In a 60-game season, a potential player – or team – slump becomes that much more dire and important to turn around. On the flip side, keeping a hot team at bay also becomes excruciatingly important (here’s looking at the Padres in September).

There is very little wiggle room; to establish themselves as contenders, teams had to play consistently good baseball.

And then you get to the playoffs.

Yes, the expanded playoffs allowed a couple of sub-par teams to come play with the “big boys” for a handful of games.

That didn’t make the postseason any less grueling.

Instead of the usual three teams (I’m not counting the one-game wildcard, because the Dodgers are not a wildcard team), the blue crew had to grind through four, and – until the World Series – had to do so without the usual days rest in between games.

So, was it a shorter season? Yes.

Was it any less difficult? Hardly.


The Dodgers were going to be in the postseason anyways.

This will be a shorter point, because it’s probably the more hypothetical.

It was no question that the Dodgers would be playing in October.
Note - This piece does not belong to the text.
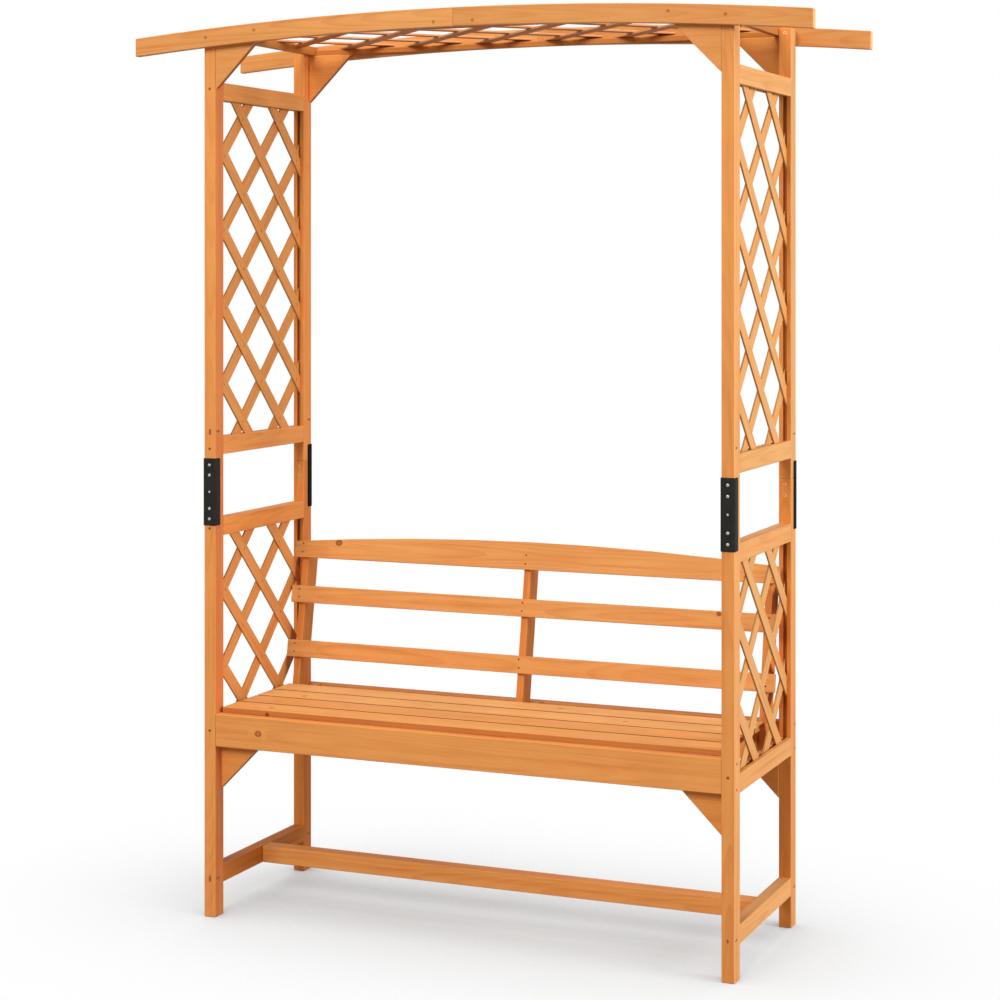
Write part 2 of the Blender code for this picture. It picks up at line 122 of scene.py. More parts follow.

The Dodgers have won the last eight consecutive National League West titles. They’ve been in three of the last four World Series. They are widely considered to be the best team in baseball, even if they’ve come up just short in past years.

Their dominance is well established, even if they didn’t have the desired hardware to prove it.



The Astros (Yes, I’m going there).

If anyone is going to slap an asterisk on the Dodger’s 2020 title, then you should first do so with the Houston Astros.

I don’t care how many Asterisk-o’s fans have told me to “get over it,” I am still incredibly bitter about 2017.

Houston was proven to have cheated, yet their “title” remains intact. The organization was given a fine and penalty equivalent to a slap on the wrist. Players were protected. MLB Commissioner Rob Manfred called the Commissioner’s Trophy “a piece of metal.”

Joe Kelly was suspended for pitching what all of us were thinking.

If you’re going to put an asterisk on something like Barry Bonds’ home run record (and you have no idea how gross I feel defending a Giant, especially THAT Giant), then you should sure as hell do the same with the 2017 World Series “champions.”

The Dodgers may have won in a shortened season, but at least there were no trash cans involved.

Whether you say it was for us fans, Los Angeles, Vin, Kobe, or whatever other reason you may think of, there is no question that the Dodgers put in the work to deserve the glory they are currently enjoying.

Naysayers be damned, the Los Angeles Dodgers are rightful World Series champions.